UNE ESTHÉTIQUE DE LA BONTÉ

Chroniques de libres pensées créées à partir d'une citation d'auteur
par Dyane Raymond

mercredi 21 mars 2012


« Où est-il donc ce rêve, que nous avons fait, d’une vie libre dans un espace harmonieux, […] ? » Danielle Sallenave

Une des particularités de la jeunesse est non seulement ce sentiment d’éternité qui la porte et lui permet de s’engager dans de nobles et justes entreprises, mais aussi cette conviction profonde et inaliénable de pouvoir changer le monde. Et ça fonctionne ! Quelques personnes, éclairées et persévérantes, y parviennent. Cela devient alors l’œuvre d’une vie entière. 
Rappelons-nous, par ailleurs, les slogans de mai 68 : Soyons réalistes, demandons l’impossible ou Sous les pavés, la plage. Ou encore, l’incroyable et naïve bravoure du manifeste du FLQ, quelques années plus tard en octobre 1970.

La liberté exclut la dépendance, l’harmonie déjoue le chaos.
La liberté me rend responsable, de moi-même autant que de l’autre.  Pas d’amnésie possible. Pas de repos non plus.
Avec la liberté s’instaure un devoir de fraternité. Je ne peux tuer ou être indifférente à mon frère, à ma sœur. Ainsi, la paix, la bonté seront mes premiers mots. Le langage par lequel je répondrai à et de l’autre.
J’aurai aussi le devoir d’articuler ma pensée, de la transmettre, de la dire.
Le devoir d’être entendue.
...

J’avais cinq ans et je participais à un spectacle collectif organisé par les responsables du camp d’été, dans la salle paroissiale de mon quartier. Parents et amis assistaient à la représentation. Je devais chanter une comptine que j’avais apprise par cœur. Aujourd'hui encore, je la conserve en mémoire, mais peu de gens, sinon personne, ce jour-là ne l’aura captée. Dans ma confusion et ma timidité, seul un mince filet de voix, à peine audible, a franchi le seuil de ma gorge, sans même parvenir aux premiers rangs des spectateurs.
C’est un incident de peu d’importance, mais je m’en souviens comme si c’était hier. Ce chant n’aurait jamais révolutionné le monde de l’art, mais il aurait accompli son œuvre, c’est-à-dire rendre compte du travail et le partager. Il n’y a pas d’âge pour assumer ses responsabilités.

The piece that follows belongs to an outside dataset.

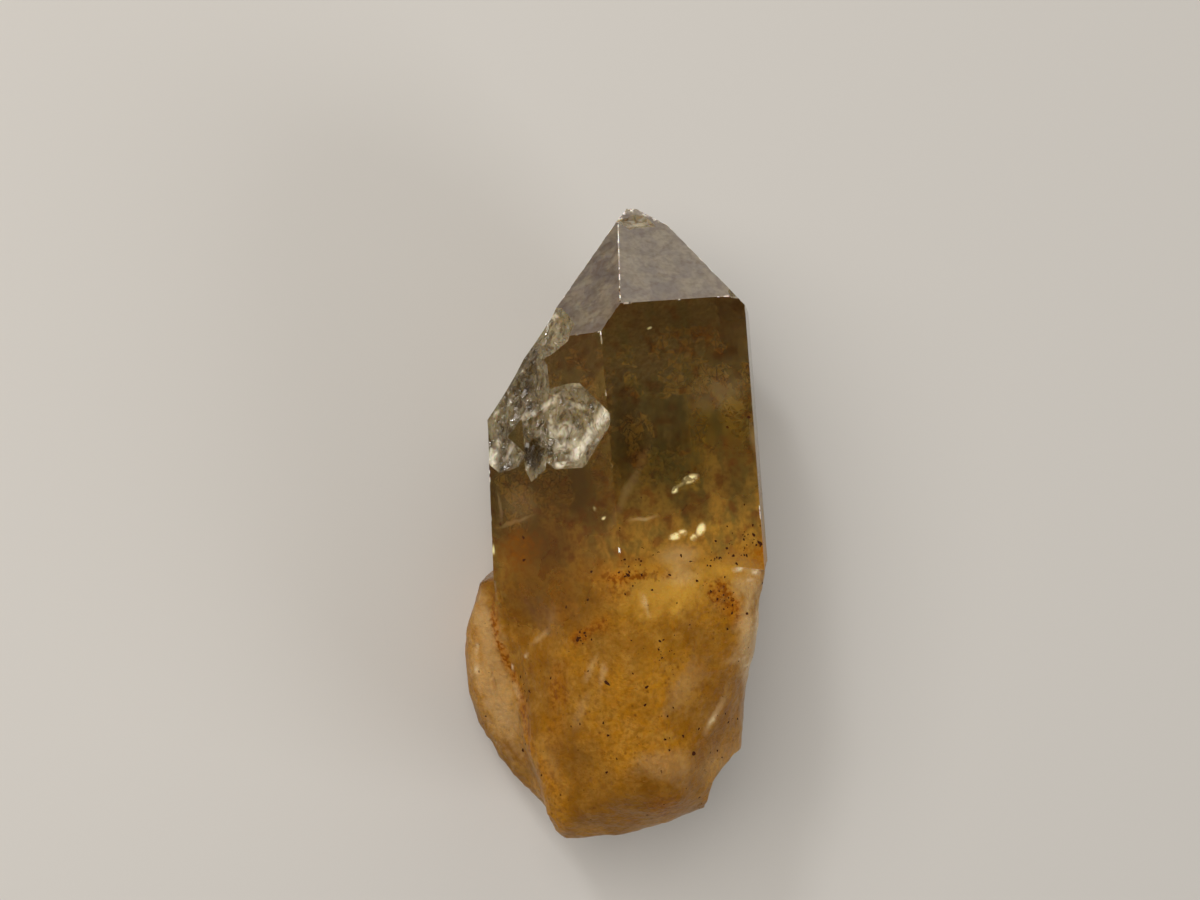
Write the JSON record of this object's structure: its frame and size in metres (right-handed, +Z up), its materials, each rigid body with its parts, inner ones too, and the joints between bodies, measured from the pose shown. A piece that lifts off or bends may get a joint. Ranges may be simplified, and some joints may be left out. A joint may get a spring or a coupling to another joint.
{
  "type": "citrine crystal",
  "caption": "Natural smoky citrine quartz point with a faceted tip, a broken cloudy root and a side stub, lying on a prism face.",
  "frame": {"origin": "middle of the bounding box at the level of the resting prism face", "axes": "+Y along the crystal's long axis towards the tip, +Z up from the face it rests on"},
  "size_m": [0.041, 0.0776, 0.0315],
  "materials": {
    "smoky_citrine": "natural crystal faces, glossy above and frosted on the broken root"
  },
  "bodies": {
    "root": {"crystal": "smoky_citrine"}
  },
  "joints": []
}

La parole, le geste, l’écrit sont des passages, des ponts par lesquels se transmettent non seulement des savoirs, mais aussi des dépassements, des preuves, des vérités. Par la parole, je surmonterai la violence et la peur ; j’éviterai de l’alimenter et me rapprocherai de l’universel ; j’interpellerai l’autre, engagerai un dialogue.
L’heure ne sera plus à la contemplation. Il sera temps de la mettre à l’épreuve. De la soumettre à une vérification de vérité. Par la vie.